Moving on, while Titan offers a very consistent performance advantage over the architecturally similar GTX 680, it’s quite a different story when compared to AMD’s fastest single-GPU product, the Radeon HD 7970 GHz Edition. As we’ve seen time and time again this generation, the difference in performance between AMD and NVIDIA GPUs not only varies with the test and settings, but dramatically so. As a result Titan is anywhere between being merely equal to the 7970GE to being nearly a generation ahead of it.
At the low-end of the scale we have DiRT: Showdown, where Titan’s lead is less than 3%. At the other end is Total War: Shogun 2, where Titan is a good 62% faster than the 7970GE. The average gain over the 7970GE is almost right in the middle at 34%, reflecting a mix of games where the two are close, the two are far, and the two are anywhere in between. With recent driver advancements having helped the 7970GE pull ahead of the GTX 680, NVIDIA had to work harder to take back their lead and to do so in an concrete manner.

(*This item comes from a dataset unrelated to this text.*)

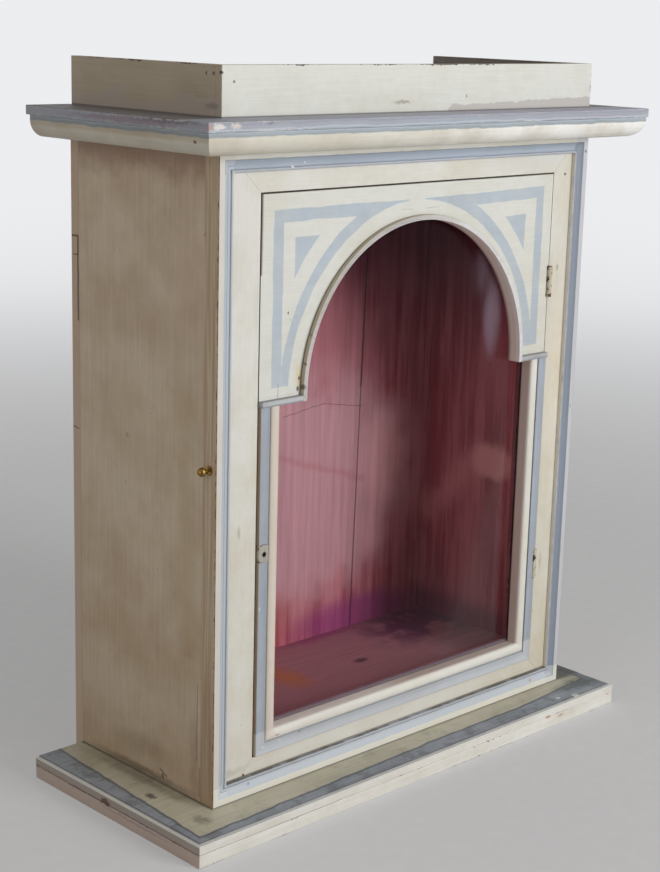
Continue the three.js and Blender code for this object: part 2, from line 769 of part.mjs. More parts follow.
// The glass lies behind the face of the door and is held by four stops
function addGlazing() {
  const rebateLeft = doorLeft + doorBackMemberWidth;
  const rebateRight = doorRight - doorBackMemberWidth;
  const rebateFoot = doorFoot + doorBackMemberWidth;
  const rebateTop = doorTop - doorBackMemberWidth;
  const gap = glassEdgeClearance;
  const glassBack = glassFront + glassThickness;
  const pane = block(
    [rebateLeft + gap, rebateRight - gap],
    [glassFront, glassBack],
    [rebateFoot + gap, rebateTop - gap],
  );
  place(doorGroup, "glass_pane", pane, windowGlass);
  const y = [glassBack, doorBack];
  const stopFoot = rebateFoot + glazingStopWidth;
  const stopTop = rebateTop - glazingStopWidth;
  const stops = {
    left: [[rebateLeft, rebateLeft + glazingStopWidth], [stopFoot, stopTop]],
    right: [[rebateRight - glazingStopWidth, rebateRight], [stopFoot, stopTop]],
    top: [[rebateLeft, rebateRight], [stopTop, rebateTop]],
    bottom: [[rebateLeft, rebateRight], [rebateFoot, stopFoot]],
  };
  Object.entries(stops).forEach(([side, [x, z]]) => {
    place(doorGroup, `glazing_stop_${side}`, block(x, y, z), bareWood);
  });
}

// The lock pin runs through the left stile; pushed home it enters the edge of the door
function addLockPin() {
  const centre = [0, lockPinY, lockPinZ];
  const knobFace = lockPinKnobRadius - lockPinKnobStandOff;
  const tip = openingLeft - lockPinTipShort;
  place(lockPinGroup, "lock_pin_rod", roundBar("x", lockPinRadius, knobFace, tip, centre), brass);

  // The knob is a ball that runs out into a short neck where it meets the rod
  const profile = [new THREE.Vector2(0, -lockPinKnobRadius)];
  const neckAngle = Math.asin(lockPinKnobNeckRadius / lockPinKnobRadius);
  const steps = 14;
  for (let i = 1; i <= steps; i += 1) {
    const angle = Math.PI - (Math.PI - neckAngle) * (i / steps);
    profile.push(new THREE.Vector2(Math.sin(angle), Math.cos(angle)).multiplyScalar(lockPinKnobRadius));
  }
  profile.push(new THREE.Vector2(lockPinKnobNeckRadius, lockPinKnobRadius));
  profile.push(new THREE.Vector2(0, lockPinKnobRadius));
  const knob = new THREE.LatheGeometry(profile, roundFacets);
  knob.rotateZ(-Math.PI / 2).translate(-lockPinKnobStandOff, lockPinY, lockPinZ);
  place(lockPinGroup, "lock_pin_knob", knob, brass);

  const boreRadius = lockPinRadius + lockPinBoreClearance;
  const collar = roundBar("x", lockCollarRadius, -lockCollarThickness, 0, centre);
  const hole = roundBar("x", boreRadius, -lockCollarThickness - 1, 1, centre);
  place(caseGroup, "lock_pin_collar", cut(collar, hole), brass);
}

addPlinth();
addCarcass();
addFaceFrame();
addFrameMoulding();
addCornice();
addGallery();
addDoorFrame();
addSpandrel();
addDoorMoulding();
addGlazing();
addHinges();
addLockPin();

export default shrine;
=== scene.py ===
import json
import math
import random

import bmesh
import bpy
import numpy as np
from mathutils import Matrix, Vector

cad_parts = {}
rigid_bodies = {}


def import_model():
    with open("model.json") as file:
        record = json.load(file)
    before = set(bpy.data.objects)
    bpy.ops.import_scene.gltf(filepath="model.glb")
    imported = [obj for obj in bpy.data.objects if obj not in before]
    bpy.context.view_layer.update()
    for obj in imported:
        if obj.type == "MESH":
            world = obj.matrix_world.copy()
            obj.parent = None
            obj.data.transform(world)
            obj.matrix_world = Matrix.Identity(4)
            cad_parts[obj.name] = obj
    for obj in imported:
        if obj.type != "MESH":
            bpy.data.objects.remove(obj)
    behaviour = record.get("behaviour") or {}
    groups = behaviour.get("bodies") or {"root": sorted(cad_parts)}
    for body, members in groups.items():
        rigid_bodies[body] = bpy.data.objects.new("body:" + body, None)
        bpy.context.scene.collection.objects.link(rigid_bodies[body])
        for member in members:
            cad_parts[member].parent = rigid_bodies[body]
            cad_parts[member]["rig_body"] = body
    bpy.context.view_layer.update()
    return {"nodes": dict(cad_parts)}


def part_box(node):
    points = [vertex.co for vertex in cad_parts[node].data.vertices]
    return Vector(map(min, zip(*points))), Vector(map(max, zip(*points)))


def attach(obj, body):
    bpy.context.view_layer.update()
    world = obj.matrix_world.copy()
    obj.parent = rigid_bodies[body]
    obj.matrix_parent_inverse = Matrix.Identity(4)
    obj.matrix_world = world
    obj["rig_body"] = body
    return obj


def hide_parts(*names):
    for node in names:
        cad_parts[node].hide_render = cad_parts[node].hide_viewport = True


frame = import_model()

# A painted wooden niche shrine: a glazed case on a stepped plinth with a moulded cornice, an arched
# door and a low gallery on top. Lengths are metres unless a name says mm. Places on the case are
# given in millimetres from its own corner: X from the left side face, Y from the front of the frame
# moulding towards the back, Z from the underside of the plinth.
MM = 0.001
CASE_CORNER = (228.0, 79.0, 0.0)

# Places and widths that the paint follows, in case millimetres
CASE_WIDTH = 466.0
CASE_MIDDLE = CASE_WIDTH / 2
PLINTH_TOP = 21.0
SOFFIT = 581.0
CORNICE_BOARD_TOP = 608.0
FRAME_FACE = 5.5
PANEL_FRONT = 17.5
NICHE_LOW = (15.4, 17.2, 54.0)
NICHE_HIGH = (450.6, 189.6, 586.6)
FRAME_MITRE = 27.0
FRAME_RUN = 17.0
FLOOR_KNOT = (285.0, 108.0, 55.0)
# The frame's opening and the door in it: left, right, foot, top
OPENING = (49.0, 423.5, 52.5, 547.0)
DOOR = (50.25, 422.75, 53.5, 545.5)
SPANDREL_FOOT = 367.75
# X and Z of the middle of the arch
ARCH_CENTRE = (240.625, 374.0)
ARCH_RADIUS = 139.5
# The plinth's left, right and front
PLINTH = (-53.0, 502.0, -46.0)
PLINTH_LIP = 3.5

# Real widths of the paint's own texture, in millimetres
BRUSH_STROKE = 3.2
BRISTLE_MARK = 1.1
GRAIN_LINE = 2.4
BLOTCH = 55.0
MOTTLE = 8.0
SPECK_SPACING = 17.0
CHIP = 3.5
RUBBED_PATCH = 38.0
DISTEMPER_CLOUD = 90.0

# How many of a pattern's marks go in a millimetre
CRACK_BENDS = 0.09
ARRIS_CHIPS = 0.11
PLINTH_GRIME = 0.045
THIN_COVER = 0.05
HINGE_RUST, HINGE_FLAKES = 0.35, 0.2
NAIL_RUST = 0.8
BRASS_TARNISH = 0.4
GLASS_RIPPLE = 0.012

# Depth of the relief of paint and grain, in metres
RELIEF = 0.0004


def linear(colour):
    """An sRGB hex colour as the linear one that the shaders take."""
    channels = [int(colour[i:i + 2], 16) / 255 for i in (1, 3, 5)]
    return tuple(c / 12.92 if c <= 0.04045 else ((c + 0.055) / 1.055) ** 2.4 for c in channels) + (1.0,)


def enabled(sockets, name=None):
    """The first socket in use, or the first in use that has that name."""
    return next(s for s in sockets if s.enabled and name in (None, s.name))


def add(tree, kind, inputs=(), **settings):
    """Adds a node with its settings, and sets or links its inputs.

    The inputs come in the order of the sockets, or under their names. A node given as a value stands
    for its first output, and a hex colour for its linear one. A kind without a family in its name is
    a shader node. A MapRange takes the value, the two limits it goes between, and what they become.
    """
    node = tree.nodes.new(kind if "Node" in kind else "ShaderNode" + kind)
    for name, value in settings.items():
        setattr(node, name, value)
    for key, value in inputs.items() if isinstance(inputs, dict) else enumerate(inputs):
        socket = node.inputs[key] if isinstance(key, int) else enabled(node.inputs, key)
        if isinstance(value, bpy.types.Node):
            value = enabled(value.outputs)
        if isinstance(value, str) and value.startswith("#"):
            value = linear(value)
        if isinstance(value, bpy.types.NodeSocket):
            tree.links.new(value, socket)
        else:
            socket.default_value = value
    return node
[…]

Titan’s final competition are the dual-GPU cards of this generation, the GK104 based GTX 690, and the officially unofficial Tahiti based HD 7990 cards, which vary in specs but generally have just shy of the performance of a pair of 7970s. As we’ve seen in past generations, when it comes to raw performance one big GPU is no match for two smaller GPUs, and the same is true with Titan. For frames per second and nothing else, Titan cannot compete with those cards. But as we’ll see there are still some very good reasons for Titan’s existence, and areas Titan excels at that even two lesser GPUs cannot match.
None of this of course accounts for compute. Simply put, Titan stands alone in the compute world. As the first consumer GK110 GPU based video card there’s nothing quite like it. We’ll see why that is in our look at compute performance, but as far as the competitive landscape is concerned there’s not a lot to discuss here.